--- begin ---
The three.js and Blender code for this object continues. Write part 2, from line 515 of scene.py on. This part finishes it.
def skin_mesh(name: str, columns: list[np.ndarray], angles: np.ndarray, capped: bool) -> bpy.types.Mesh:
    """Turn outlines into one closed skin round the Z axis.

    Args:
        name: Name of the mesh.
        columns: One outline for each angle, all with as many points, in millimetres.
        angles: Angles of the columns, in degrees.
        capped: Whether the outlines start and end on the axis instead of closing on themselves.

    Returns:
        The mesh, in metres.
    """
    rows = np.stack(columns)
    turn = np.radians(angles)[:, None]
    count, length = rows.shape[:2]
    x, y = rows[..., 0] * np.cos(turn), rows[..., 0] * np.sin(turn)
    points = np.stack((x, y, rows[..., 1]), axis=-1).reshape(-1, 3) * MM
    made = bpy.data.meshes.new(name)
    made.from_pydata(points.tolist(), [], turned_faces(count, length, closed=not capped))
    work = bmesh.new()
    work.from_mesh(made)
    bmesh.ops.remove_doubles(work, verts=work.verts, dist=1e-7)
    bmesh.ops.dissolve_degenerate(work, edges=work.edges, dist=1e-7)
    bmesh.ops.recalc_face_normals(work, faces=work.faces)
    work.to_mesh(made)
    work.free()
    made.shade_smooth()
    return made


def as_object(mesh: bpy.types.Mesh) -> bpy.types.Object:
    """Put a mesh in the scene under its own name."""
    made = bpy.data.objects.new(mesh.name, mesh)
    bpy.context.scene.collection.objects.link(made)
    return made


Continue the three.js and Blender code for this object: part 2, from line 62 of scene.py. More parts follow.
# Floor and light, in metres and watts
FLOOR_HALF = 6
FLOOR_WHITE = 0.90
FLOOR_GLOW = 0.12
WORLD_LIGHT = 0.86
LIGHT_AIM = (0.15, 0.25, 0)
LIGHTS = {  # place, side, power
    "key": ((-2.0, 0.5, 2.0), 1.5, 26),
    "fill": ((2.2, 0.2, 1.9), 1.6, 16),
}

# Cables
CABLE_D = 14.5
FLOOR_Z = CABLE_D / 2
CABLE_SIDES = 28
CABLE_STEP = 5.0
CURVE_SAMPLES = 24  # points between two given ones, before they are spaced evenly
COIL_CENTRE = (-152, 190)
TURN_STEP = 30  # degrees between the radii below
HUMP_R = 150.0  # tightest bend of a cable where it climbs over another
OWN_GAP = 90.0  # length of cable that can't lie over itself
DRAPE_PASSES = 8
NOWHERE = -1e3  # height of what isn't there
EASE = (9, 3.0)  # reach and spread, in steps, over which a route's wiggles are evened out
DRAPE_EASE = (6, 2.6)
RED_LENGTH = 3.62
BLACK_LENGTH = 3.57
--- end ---
TASK OBJECTIVE – Check each line of the records for the word "Blender" and extract those that contain it.

THE ANSWER –
The three.js and Blender code for this object continues. Write part 2, from line 515 of scene.py on. This part finishes it.
Continue the three.js and Blender code for this object: part 2, from line 62 of scene.py. More parts follow.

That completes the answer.